Queremos saber o que vão fazer com as novas invenções
Queremos notícia mais séria sobre a descoberta da antimatéria
E suas implicações na emancipação do homem das grandes populações
Homens pobres das cidades, das estepes dos sertões
Queremos saber, quando vamos ter raio laser mais barato
Queremos, de fato, um relato, retrato mais sério do mistério da luz
Luz do disco voador pra iluminação do homem
Tão carente, sofredor, tão perdido na distância da morada do senhor
Queremos saber, queremos viver, confiantes no futuro
Por isso se faz necessário prever qual o itinerário da ilusão
A ilusão do poder pois se foi permitido ao homem tantas coisas conhecer
É melhor que todos saibam o que pode acontecer
Queremos saber, queremos saber, queremos saber, todos queremos sabe

O trabalho em pequenos grupos e as reflexões a partir da música possibilitaram alguns questionamentos ao grupo, como por exemplo: Em que situações o professor “muda”? O grupo manifestou um conjunto de ideias expressando que as mudanças no professor ocorrem: “Quando ele quer”, “Devido as práticas que deram certo”, “Utilizando a própria avaliação como forma de mudança”. Isso levou ao questionamento qsobre quais mudanças devem acontecer, mas sem esvaziamento pedagógico.
Também perguntou-se: “Por que mudar?” e o grupo de professores apontou que implementam-se mudanças: “Quando tem problemas”, “Quando atingem o professor”.
O grupo também trouxe ao debate questões que acabam fazendo com que o professor seja massacrado pela cultura escolar instalada, como as condições objetivas de trabalho, a despolitização do mesmo, a perca do caminho dos sentidos e significados da escola, a entrada em rotinas e a escazzes de tempo para estudos.

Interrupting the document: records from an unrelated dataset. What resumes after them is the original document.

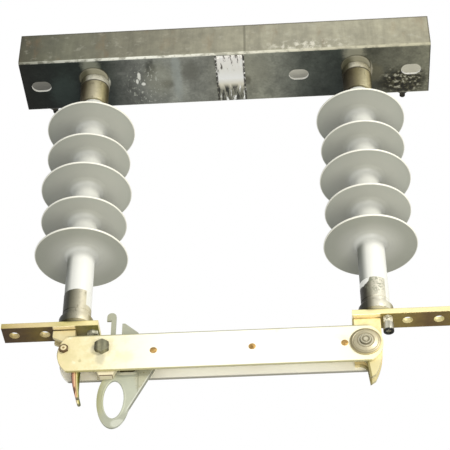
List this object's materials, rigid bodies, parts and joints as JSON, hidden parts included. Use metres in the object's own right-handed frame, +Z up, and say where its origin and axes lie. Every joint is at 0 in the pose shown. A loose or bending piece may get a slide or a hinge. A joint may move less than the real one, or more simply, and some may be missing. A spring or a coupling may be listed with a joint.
{
  "type": "disconnect switch",
  "caption": "Outdoor knife disconnect switch: slotted steel channel base, two ribbed insulators, terminal pads and a swinging twin-bar blade with a latch and pull ring",
  "frame": {"origin": "middle of the upper face of the base channel's web, where the base seats on its crossarm", "axes": "+Z up, away from the insulators; +X along the base to the hinge end; +Y to the back; the switch hangs below its base"},
  "size_m": [0.576, 0.1241, 0.6375],
  "materials": {
    "weathered_steel": "weathered, dull",
    "plate_aluminium": "worn satin",
    "cast_fitting": "dull galvanised",
    "silicone_rubber": "matt grey",
    "tinned_brass": "tin-washed copper alloy, satin",
    "copper_rivet": "satin",
    "zinc_steel": "zinc plated",
    "galvanised_latch": "galvanised"
  },
  "bodies": {
    "frame": {"base_channel": "weathered_steel", "nameplate": "plate_aluminium", "upper_collar_left": "cast_fitting", "upper_fitting_left": "cast_fitting", "insulator_housing_left": "silicone_rubber", "lower_fitting_left": "cast_fitting", "lower_collar_left": "cast_fitting", "insulator_bolt_left": "zinc_steel", "terminal_left": "tinned_brass", "earth_bolt_left": "zinc_steel", "upper_collar_right": "cast_fitting", "upper_fitting_right": "cast_fitting", "insulator_housing_right": "silicone_rubber", "lower_fitting_right": "cast_fitting", "lower_collar_right": "cast_fitting", "insulator_bolt_right": "zinc_steel", "terminal_right": "tinned_brass", "earth_bolt_right": "zinc_steel", "terminal_screw_left": "zinc_steel", "terminal_nut_right": "zinc_steel", "terminal_screw_right": "zinc_steel", "static_contact": "tinned_brass", "hinge_bracket": "tinned_brass"},
    "blade": {"blade_bar_front": "tinned_brass", "blade_bar_rear": "tinned_brass", "blade_rivets": "copper_rivet", "blade_spacers": "tinned_brass", "heel_rivets": "copper_rivet", "pivot_bolt": "zinc_steel", "pivot_washer_front": "zinc_steel", "pivot_washer_rear": "zinc_steel", "pivot_nut": "zinc_steel", "clamp_bolt": "zinc_steel", "clamp_nut": "zinc_steel", "clamp_blocks": "zinc_steel", "tip_bolt": "zinc_steel", "tip_sleeve": "zinc_steel"},
    "latch": {"latch_lever": "galvanised_latch"}
  },
  "joints": [
    {"name": "blade_swing", "type": "hinge", "parent": "frame", "child": "blade", "pos_m": [0.169, 0, -0.4835], "axis": [0, -1, 0], "range_deg": [0, 90]},
    {"name": "latch_swing", "type": "hinge", "parent": "blade", "child": "latch", "pos_m": [-0.1485, 0, -0.477], "axis": [0, 1, 0], "range_deg": [0, 12], "stiffness_Nm_per_rad": 0.18, "springref_deg": -34.38}
  ]
}
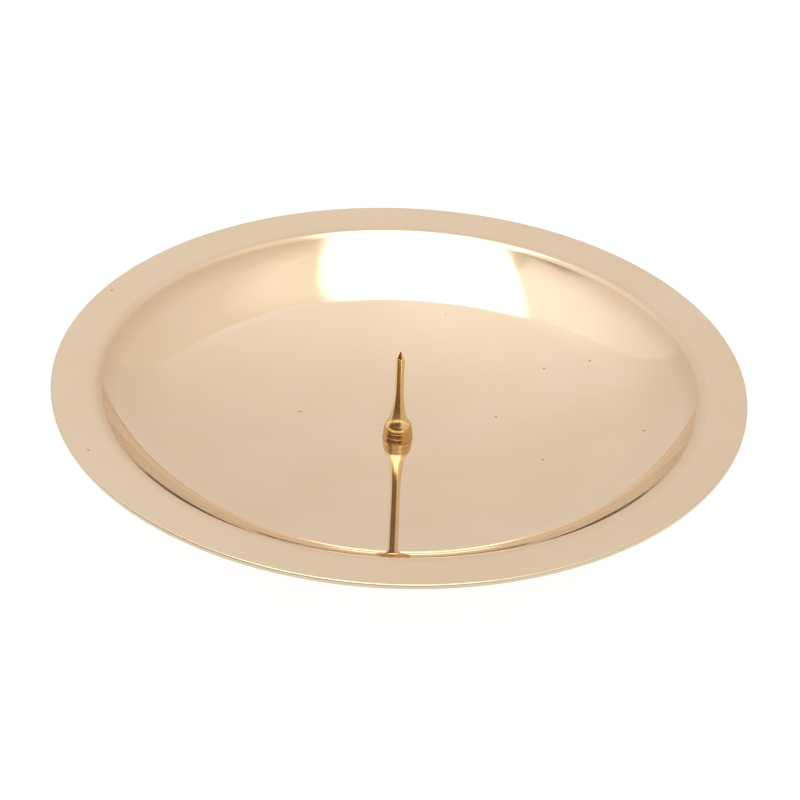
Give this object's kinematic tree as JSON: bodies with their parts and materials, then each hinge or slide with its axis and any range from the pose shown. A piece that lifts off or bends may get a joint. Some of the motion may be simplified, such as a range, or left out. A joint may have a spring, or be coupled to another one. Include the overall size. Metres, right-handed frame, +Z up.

Expuseram também que no CEP há tentativas para autonomia do professor, mas que ainda não foi alcançadas como um todo. Entendem que há uma autonomia relativa e um passo importante é ressignificar as relações e os diálogos.

6. Conclusão

Com a realização dessa Oficina foi possível, do ponto de vista dos Pedagogos, elencar algumas questões mencionadas pelos professores eme seus relatos.
O desinteresse ou falta de interesse em estudar por parte dos alunos tem muito a ver com o processo que ocorre na escola que não atende aos interesses dos alunos. Afinal, nem sempre o histórico de vida dos alunos que estudam no período noturno são considerados, tampouco questões como “para que aprender”, “para que estudar”. Assim, torna-se importante questionar qual seria o real sentido da escola. Tanto para os estudantes, quanto para os próprios professores que atuam no período noturno.

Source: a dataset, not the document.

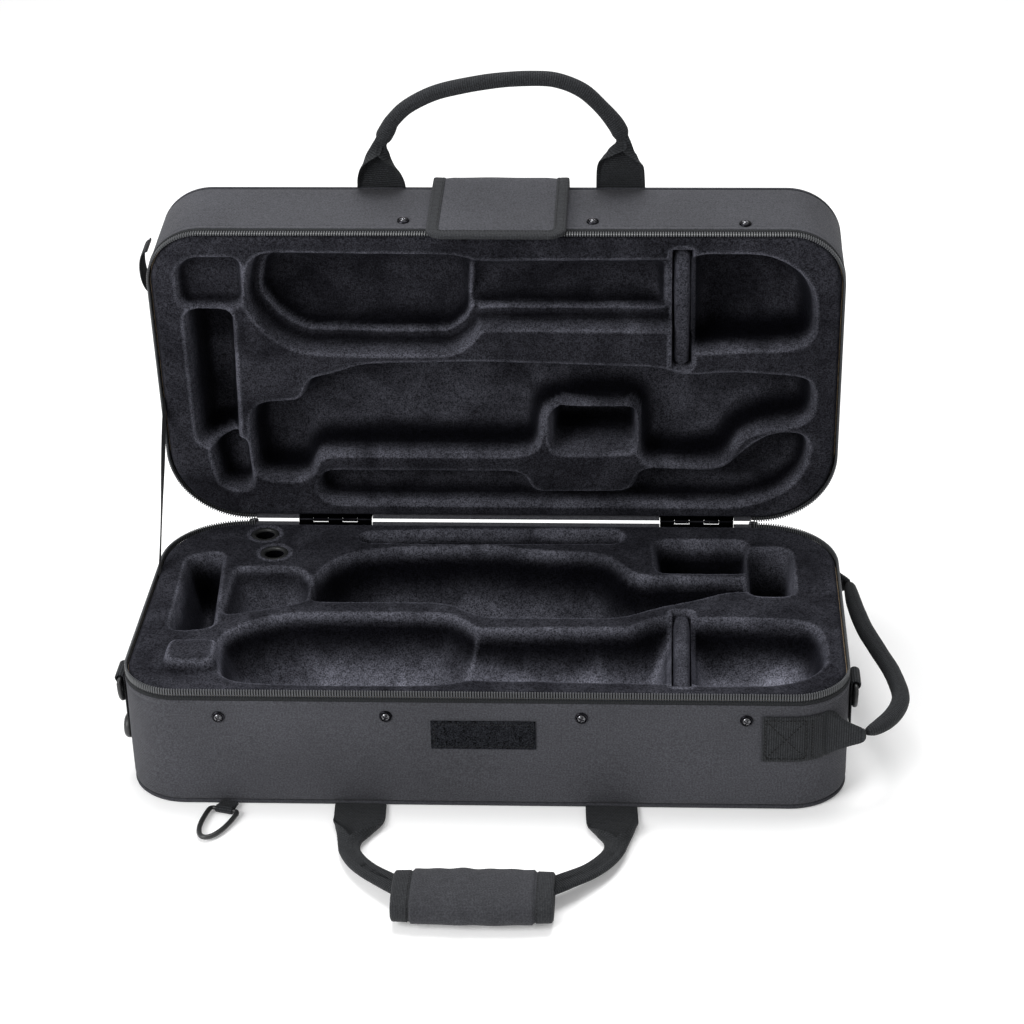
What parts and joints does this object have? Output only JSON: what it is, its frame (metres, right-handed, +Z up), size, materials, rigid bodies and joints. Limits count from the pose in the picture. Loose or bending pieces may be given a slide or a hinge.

Houve relato do período noturno ser reservado para estudantes que reprovam no diurno, cristalizando a ideia de um ensino inferior, de menor qualidade. Seria realmente o aluno do noturno um aluno trabalhador? Pesquisa nas três turmas de 1º série mostrou que, de 56 alunos, 30 possuem alguma atividade profissional durante o dia. E nessas mesmas turmas a maioria tem entre 14 e 15 anos, demonstrando estarem na faixa etária adequada.
Fortalece-se a ideia de que há no noturno uma imagem de “aluno refugo”. Essa imagem de aluno, negativa e derrotista, “forçaria” a uma prática de ensino pelos professores de menor qualidade, até porque não valeria a pena investir na aprendizagem desses alunos sabendo-se que não querem aprender. O professor estaria refém desse perfil de aluno, mesmo lamentando que “bons” alunos acabam “perdendo tempo” e não avançando em sua aprendizagem. Nivela-se por baixo.

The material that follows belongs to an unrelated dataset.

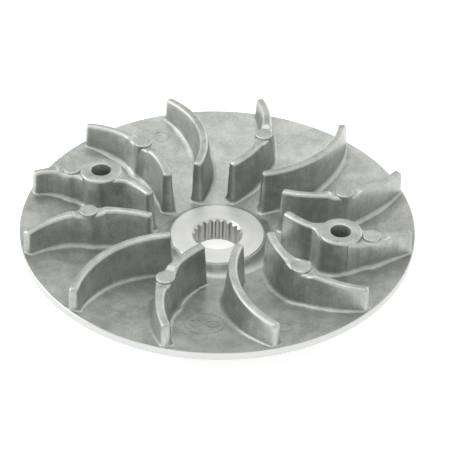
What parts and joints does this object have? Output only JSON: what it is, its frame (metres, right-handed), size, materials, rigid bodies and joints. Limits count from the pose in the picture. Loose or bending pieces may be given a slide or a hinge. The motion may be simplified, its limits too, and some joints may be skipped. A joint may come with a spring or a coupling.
{
  "type": "belt variator drive face",
  "caption": "Round die-cast drive face of a scooter belt variator, with curved cooling-fan blades on its outer side, a conical belt face below and a splined steel hub.",
  "frame": {"origin": "on the shaft axis, in the flat seat at the middle of the belt side (lowest plane of the part)", "axes": "+Z along the shaft from the belt side towards the fan; +X 8.2 degrees before the radial line of the first blade's middle"},
  "size_m": [0.15, 0.15, 0.0269],
  "materials": {
    "cast_alloy": "as cast, satin; belt cone and rim turned",
    "hub_steel": "turned faces, broached spline"
  },
  "bodies": {
    "root": {"fan_casting": "cast_alloy", "splined_hub": "hub_steel"}
  },
  "joints": []
}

A evasão ocorre em função do cansaço daqueles que trabalham e moram longe da escola, até porque o CEP não possui comunidade (está fora do Geo Referenciamento) e quem matricula-se na escola é por escolha, mesmo residindo distante.
A Educação de Jovens e Adultos precisa ser reorganizada pois muitos alunos fora da idade recusam-se a transferir-se para escola mais adequada às suas condições de idade por acharem que aluno de EJA é discriminado quando busca acesso ao trabalho.
Os professores falam da necessidade de melhores condições de trabalho (menos alunos em sala, por exemplo) e diante disso manifestam certo conformismo com as situações atuais à espera de condições ideais. Reflete-se o que pode ser feito considerando o que se tem.
Conclui-se que ainda há muito o que se trilhar nas discussõers e reflexões acerca do ensino no período noturno no Colégio Estadual do Paraná. Momentos como os que foram vivenciados no “Formação em Ação” possibilitam rediscutir e repensar estratégias em em prol dos estudantes que buscam na escola pública educação e formação.

7. Referências Bibliográficas
BRASIL. Diretrizes Curriculares Nacionais do Ensino Médio, 2011.